This page features an introduction to human developmental levels, drawing from Ken Wilber’s Integral Theory.
With resources like LEVELS [1: INTRODUCTION] by hoe_math (YouTube) and Wilber’s chart, The Spectrum of Consciousness with Six Major Developmental Lines, you’re invited to explore the evolving stages of mind, spirit, and self.
Animism Today
Animism sees all things as alive and relational—rocks, trees, rivers, ancestors, even words. Spirit and matter are not opposites, but the same living pulse.
Integral Mapping
Integral Theory charts the unfolding of human consciousness—our inner states, behaviors, cultural stories, and collective systems. Growth isn’t just personal; it is woven into mind, body, culture, and spirit.
The Bridge
Together, animism and Integral Theory form a holistic map. Animism roots us in a more-than-human world that is alive and evolving. Integral Theory shows how our awareness matures across stages of development.
The Invitation
This union reframes consciousness as both psychological and sacred: every stage of growth is a relationship with the living world around us.
Embed:
Introduction to the levels of human consciousness, adapted from developmental psychology and Integral Theory. Video: LEVELS [1: INTRODUCTION] by hoe_math on YouTube — Watch here
Survival — the body’s hunger and heartbeat, life lived moment to moment.
Tribal Magic — ancestors in the firelight, stories sung to keep the dark at bay.
Impulse & Power — blood-hot will, the cry of “mine,” strength carving its place.
Law & Order — the iron cage of “should” and “must,” rules carved in stone to tame the wild.
Achievement — bright towers of progress, science, invention, gold coins stacked high.
Community — the circle of voices, hands clasped, every soul honored at the table.
Integration — the ability to see with many eyes at once, weaving opposites into a larger whole.
Holism — the earth herself breathing through us, spirit felt in root and star alike.
Unitive Mystery — where self dissolves, and all boundaries blur into a living cosmos.
Pictured:
The Spectrum of Consciousness with Six Major Developmental Lines — adapted from Ken Wilber’s Integral Theory (2000, 2006), drawing on the research of Piaget, Commons, Aurobindo, Loevinger, Cook-Greuter, Kegan, Graves, Beck, Cowan, Wade, Kohlberg, and Fowler.
What this chart shows:
This image maps out how human consciousness and meaning-making evolve through different levels, described in color-coded “tiers.” It integrates multiple research traditions (psychology, spirituality, moral development, values, cognition, and faith) into one spectrum.
The Colors (left side): Represent developmental levels, from early survival states (Infrared, Magenta, Red) through social conformity and achievement (Amber, Orange), into pluralism (Green), systemic/integral awareness (Teal, Turquoise), and ultimately transpersonal unity (Indigo, Violet, Clear Light).

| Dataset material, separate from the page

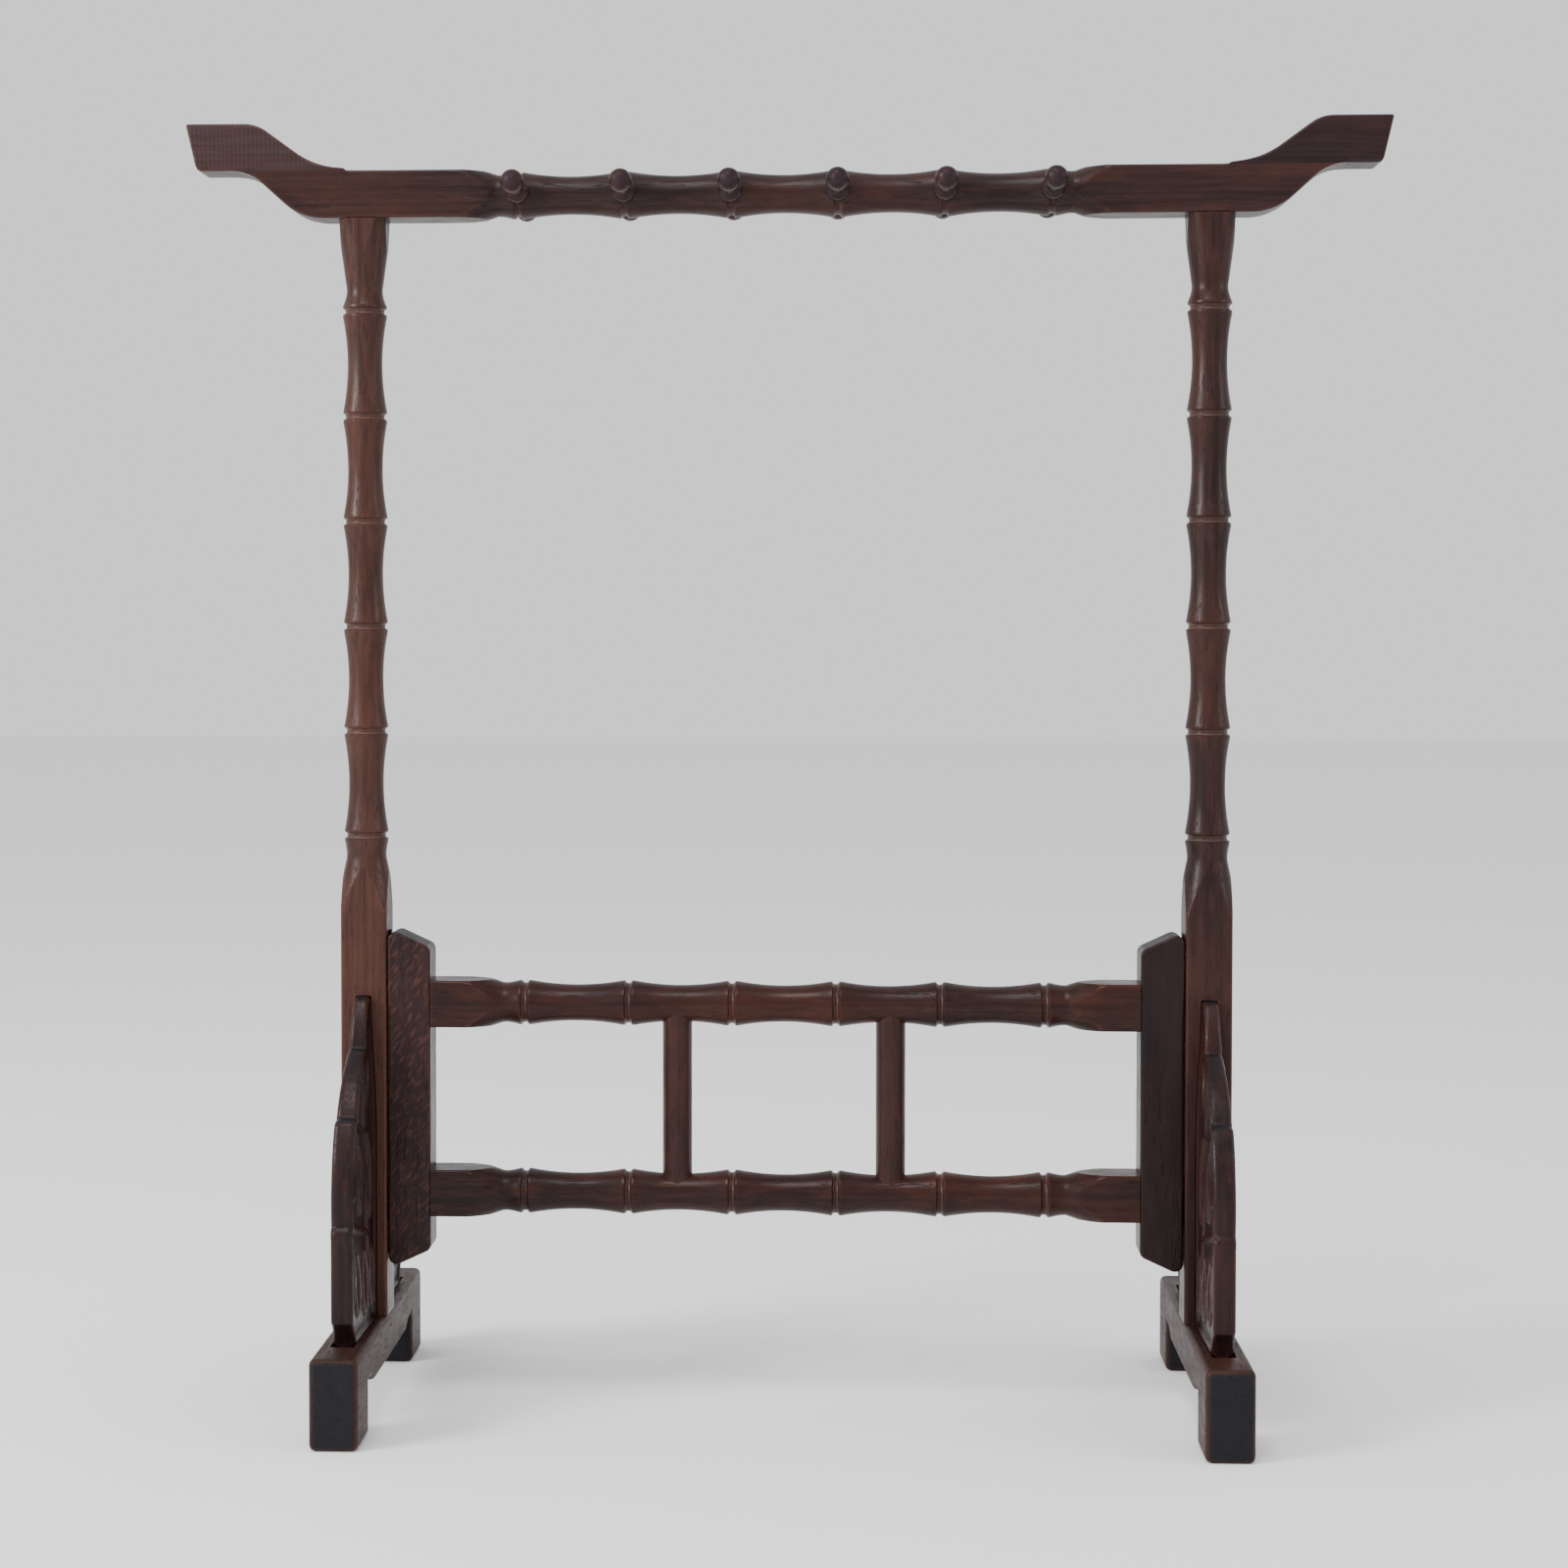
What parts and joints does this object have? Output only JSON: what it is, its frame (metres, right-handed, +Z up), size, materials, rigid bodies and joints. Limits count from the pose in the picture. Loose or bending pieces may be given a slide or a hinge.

The Columns: Show how these levels express themselves across six domains: cognition, self-identity, orders of consciousness, values, morals, and faith. For example, someone at the “Orange” level (Achievement/Rational) may reason formally, identify as conscientious, value progress and results, and hold moral views based on rights and contracts.
The Arrows (vertical): Indicate developmental progression — each stage transcends but includes the one before it, becoming more complex and inclusive.

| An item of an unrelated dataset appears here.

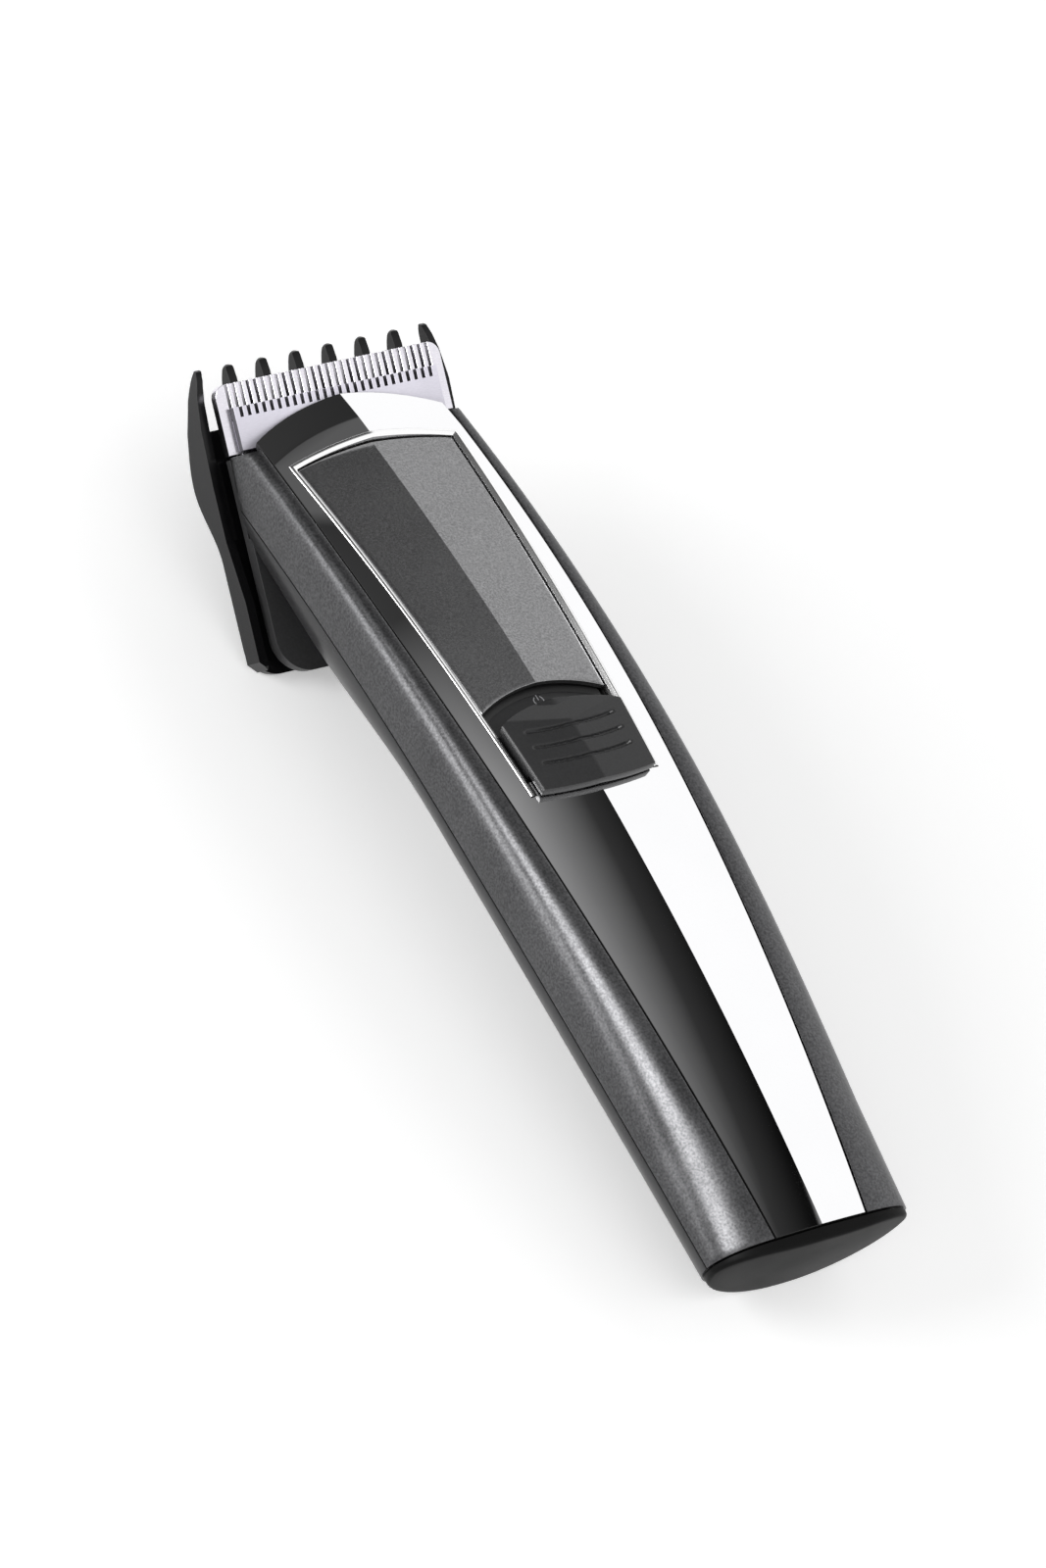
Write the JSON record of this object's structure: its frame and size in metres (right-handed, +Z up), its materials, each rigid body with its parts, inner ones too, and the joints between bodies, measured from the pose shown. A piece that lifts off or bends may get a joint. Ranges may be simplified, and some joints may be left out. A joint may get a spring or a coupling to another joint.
{
  "type": "hair clipper",
  "caption": "Cordless hair clipper with a mirror-finish front panel, thumb switch, sliding steel cutter and a clip-on guide comb, lying on its back.",
  "frame": {"origin": "under the middle of the clipper's bounding box, on the surface it lies on", "axes": "+X across the body, +Y from the bottom end towards the blade, +Z up, out of the front face"},
  "size_m": [0.047, 0.1736, 0.0331],
  "materials": {
    "mirror_chrome": "mirror",
    "bezel_chrome": "mirror",
    "plate_gunmetal": "metallic flake, satin",
    "shell_graphite": "metallic graphite, semi-gloss",
    "cover_black": "gloss black",
    "cap_grey": "satin",
    "switch_grey": "satin",
    "comb_black": "gloss black",
    "blade_steel": "ground",
    "cutter_steel": "ground",
    "holder_black": "satin",
    "screw_steel": "zinc plated",
    "spring_steel": "bright",
    "contact_brass": "polished",
    "chassis_black": "matt",
    "cell_sleeve": "shrink sleeve",
    "nickel": "bright",
    "board_green": "solder mask",
    "chip_black": "matt",
    "capacitor_can": "satin",
    "motor_steel": "zinc plated",
    "magnet": "matt",
    "bell_white": "matt",
    "bush_brass": "satin",
    "sleeve_rubber": "matt",
    "lead_red": "satin",
    "lead_black": "satin"
  },
  "bodies": {
    "housing": {"front_panel": "mirror_chrome", "plate_bezel": "bezel_chrome", "face_plate": "plate_gunmetal", "left_side_shell": "shell_graphite", "right_side_shell": "shell_graphite", "back_cover": "cover_black", "end_cap": "cap_grey", "fixed_blade": "blade_steel", "blade_holder": "holder_black", "blade_screws": "screw_steel", "blade_springs": "spring_steel", "case_screws": "screw_steel", "charge_contacts": "contact_brass", "chassis": "chassis_black", "cell_left": "cell_sleeve", "cell_right": "cell_sleeve", "cell_links": "nickel", "circuit_board": "board_green", "charge_chip": "chip_black", "board_capacitor": "capacitor_can", "board_screws": "screw_steel", "slide_switch_housing": "chip_black", "motor_can": "motor_steel", "motor_magnets": "magnet", "motor_end_bell": "bell_white", "motor_bushes": "bush_brass", "motor_terminals": "bush_brass", "motor_sleeve": "sleeve_rubber", "motor_screws": "screw_steel", "battery_leads": "lead_red", "motor_leads": "lead_black"},
    "cutter": {"moving_cutter": "cutter_steel", "drive_yoke": "bell_white"},
    "rotor": {"motor_shaft": "spring_steel", "rotor_core": "magnet", "commutator": "bush_brass", "eccentric_cam": "bell_white"},
    "switch": {"switch_button": "switch_grey", "slide_switch_lever": "chassis_black"},
    "comb": {"guide_comb": "comb_black"}
  },
  "joints": [
    {"name": "cutter_slide", "type": "slide", "parent": "housing", "child": "cutter", "axis": [1, 0, 0], "range_m": [-0.001, 0.001]},
    {"name": "motor_spin", "type": "hinge", "parent": "housing", "child": "rotor", "pos_m": [0, 0.03418, 0.0188], "axis": [0, 0.9976, 0.0689], "continuous": true},
    {"name": "switch_slide", "type": "slide", "parent": "housing", "child": "switch", "axis": [0, 0.9992, 0.041], "range_m": [0, 0.0034]},
    {"name": "comb_slide", "type": "slide", "parent": "housing", "child": "comb", "axis": [0, 0.8295, 0.5585], "range_m": [0, 0.048]}
  ]
}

The Upper Tiers: Represent rare but profound states where identity loosens or dissolves entirely, such as Intuitive Mind, Overmind, or Clear Light — pointing to mystical and unitive consciousness.

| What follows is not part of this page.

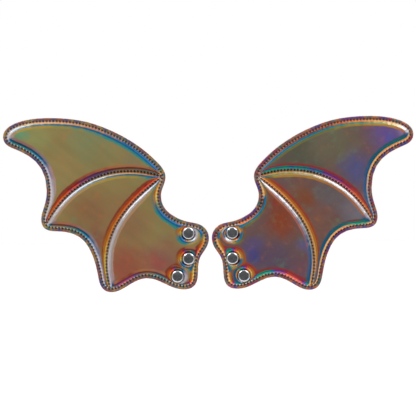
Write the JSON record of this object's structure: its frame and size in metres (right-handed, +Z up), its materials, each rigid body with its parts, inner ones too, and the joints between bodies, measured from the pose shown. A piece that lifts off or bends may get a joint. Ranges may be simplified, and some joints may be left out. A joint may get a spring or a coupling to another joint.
{
  "type": "fairy wings",
  "caption": "Mirrored pair of padded bat-shaped costume wings in iridescent vinyl, edge stitched and ribbed, with press studs on the root tabs for fastening to a garment.",
  "frame": {"origin": "midway between the two middle press studs, on the plane of the padded back, where the wearer's garment is", "axes": "+X along the span towards the right wing, +Y out of the back towards the garment, +Z up as worn; the front faces -Y"},
  "size_m": [0.421, 0.0094, 0.1785],
  "materials": {
    "front_vinyl": "iridescent foil-coated vinyl, satin gloss",
    "back_vinyl": "iridescent foil-coated vinyl, satin gloss",
    "foam": "closed-cell foam sheet",
    "board": "matt backing board",
    "thread": "charcoal polyester thread",
    "cap_metal": "bright nickel plate",
    "socket_metal": "satin nickel plate",
    "spring_wire": "bright spring wire"
  },
  "bodies": {
    "left_tab": {"left_front_skin_tab": "front_vinyl", "left_padding_tab": "foam", "left_back_skin_tab": "back_vinyl", "left_tab_board": "board", "left_edge_stitching_tab": "thread", "left_top_stud_cap": "cap_metal", "left_top_stud_socket": "socket_metal", "left_top_stud_spring": "spring_wire", "left_middle_stud_cap": "cap_metal", "left_middle_stud_socket": "socket_metal", "left_middle_stud_spring": "spring_wire", "left_bottom_stud_cap": "cap_metal", "left_bottom_stud_socket": "socket_metal", "left_bottom_stud_spring": "spring_wire"},
    "left_sail": {"left_front_skin_sail": "front_vinyl", "left_padding_sail": "foam", "left_back_skin_sail": "back_vinyl", "left_edge_stitching_sail": "thread", "left_upper_rib_stitching": "thread", "left_lower_rib_stitching": "thread"},
    "right_tab": {"right_front_skin_tab": "front_vinyl", "right_padding_tab": "foam", "right_back_skin_tab": "back_vinyl", "right_tab_board": "board", "right_edge_stitching_tab": "thread", "right_top_stud_cap": "cap_metal", "right_top_stud_socket": "socket_metal", "right_top_stud_spring": "spring_wire", "right_middle_stud_cap": "cap_metal", "right_middle_stud_socket": "socket_metal", "right_middle_stud_spring": "spring_wire", "right_bottom_stud_cap": "cap_metal", "right_bottom_stud_socket": "socket_metal", "right_bottom_stud_spring": "spring_wire"},
    "right_sail": {"right_front_skin_sail": "front_vinyl", "right_padding_sail": "foam", "right_back_skin_sail": "back_vinyl", "right_edge_stitching_sail": "thread", "right_upper_rib_stitching": "thread", "right_lower_rib_stitching": "thread"}
  },
  "joints": [
    {"name": "left_flap", "type": "hinge", "parent": "left_tab", "child": "left_sail", "pos_m": [-0.05, -0.0034, -0.026], "axis": [0.1544, 0, 0.988], "range_deg": [-30, 35], "stiffness_Nm_per_rad": 0.25},
    {"name": "right_flap", "type": "hinge", "parent": "right_tab", "child": "right_sail", "pos_m": [0.05, -0.0034, -0.026], "axis": [0.1544, 0, -0.988], "range_deg": [-30, 35], "stiffness_Nm_per_rad": 0.25},
    {"name": "pair_spacing", "type": "slide", "parent": "left_tab", "child": "right_tab", "axis": [1, 0, 0], "range_m": [0, 0.06]}
  ]
}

In plain terms, this chart is a map of how humans grow in their way of seeing the world — from survival, to tribe, to rules, to rational progress, to empathy and community, and beyond into spiritual wholeness.
It’s a way of showing that our inner lives evolve just like our bodies do — layer upon layer, each level carrying both gifts and pitfalls.
Each spiral is not discarded, but remembered.
We carry them all inside: the survivor, the tribe-member, the rule-keeper, the builder, the dreamer.
The work is not to climb like a ladder, but to listen to the song of each level, and let them sing in harmony.